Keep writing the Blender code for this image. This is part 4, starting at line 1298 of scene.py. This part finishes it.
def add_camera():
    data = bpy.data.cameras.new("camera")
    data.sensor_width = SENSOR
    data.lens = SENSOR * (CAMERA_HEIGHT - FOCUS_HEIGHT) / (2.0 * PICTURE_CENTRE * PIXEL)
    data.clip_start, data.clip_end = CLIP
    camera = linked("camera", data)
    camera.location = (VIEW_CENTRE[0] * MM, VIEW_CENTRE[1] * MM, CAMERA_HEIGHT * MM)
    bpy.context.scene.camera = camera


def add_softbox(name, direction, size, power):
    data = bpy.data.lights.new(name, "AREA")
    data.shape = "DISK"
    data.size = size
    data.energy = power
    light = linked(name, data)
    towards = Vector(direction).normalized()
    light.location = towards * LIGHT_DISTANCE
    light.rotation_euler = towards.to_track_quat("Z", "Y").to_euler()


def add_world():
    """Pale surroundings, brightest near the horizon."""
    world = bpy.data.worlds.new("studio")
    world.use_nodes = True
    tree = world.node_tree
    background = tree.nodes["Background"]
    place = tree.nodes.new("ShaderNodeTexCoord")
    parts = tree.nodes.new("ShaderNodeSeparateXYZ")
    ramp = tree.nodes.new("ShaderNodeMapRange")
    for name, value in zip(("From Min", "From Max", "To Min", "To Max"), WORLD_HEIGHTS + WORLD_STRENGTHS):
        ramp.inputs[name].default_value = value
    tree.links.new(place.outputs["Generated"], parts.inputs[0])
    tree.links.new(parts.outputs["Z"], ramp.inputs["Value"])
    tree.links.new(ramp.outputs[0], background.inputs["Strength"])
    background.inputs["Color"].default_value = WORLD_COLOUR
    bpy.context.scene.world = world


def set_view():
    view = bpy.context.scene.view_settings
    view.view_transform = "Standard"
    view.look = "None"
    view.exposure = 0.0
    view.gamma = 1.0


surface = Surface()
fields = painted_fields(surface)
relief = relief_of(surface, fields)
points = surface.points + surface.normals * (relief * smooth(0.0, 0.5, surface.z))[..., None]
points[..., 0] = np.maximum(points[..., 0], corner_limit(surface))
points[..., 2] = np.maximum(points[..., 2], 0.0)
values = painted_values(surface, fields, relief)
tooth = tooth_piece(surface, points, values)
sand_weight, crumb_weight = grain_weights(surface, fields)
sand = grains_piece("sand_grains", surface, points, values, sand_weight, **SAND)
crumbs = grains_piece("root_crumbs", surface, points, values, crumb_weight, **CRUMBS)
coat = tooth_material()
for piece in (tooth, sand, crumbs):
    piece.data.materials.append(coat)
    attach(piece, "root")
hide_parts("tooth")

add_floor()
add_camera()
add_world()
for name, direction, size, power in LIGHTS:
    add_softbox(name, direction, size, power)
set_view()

• Stated problem: Report how many lines of the listing hold the word "scene", with nothing but the number.

• Answer for the task: 4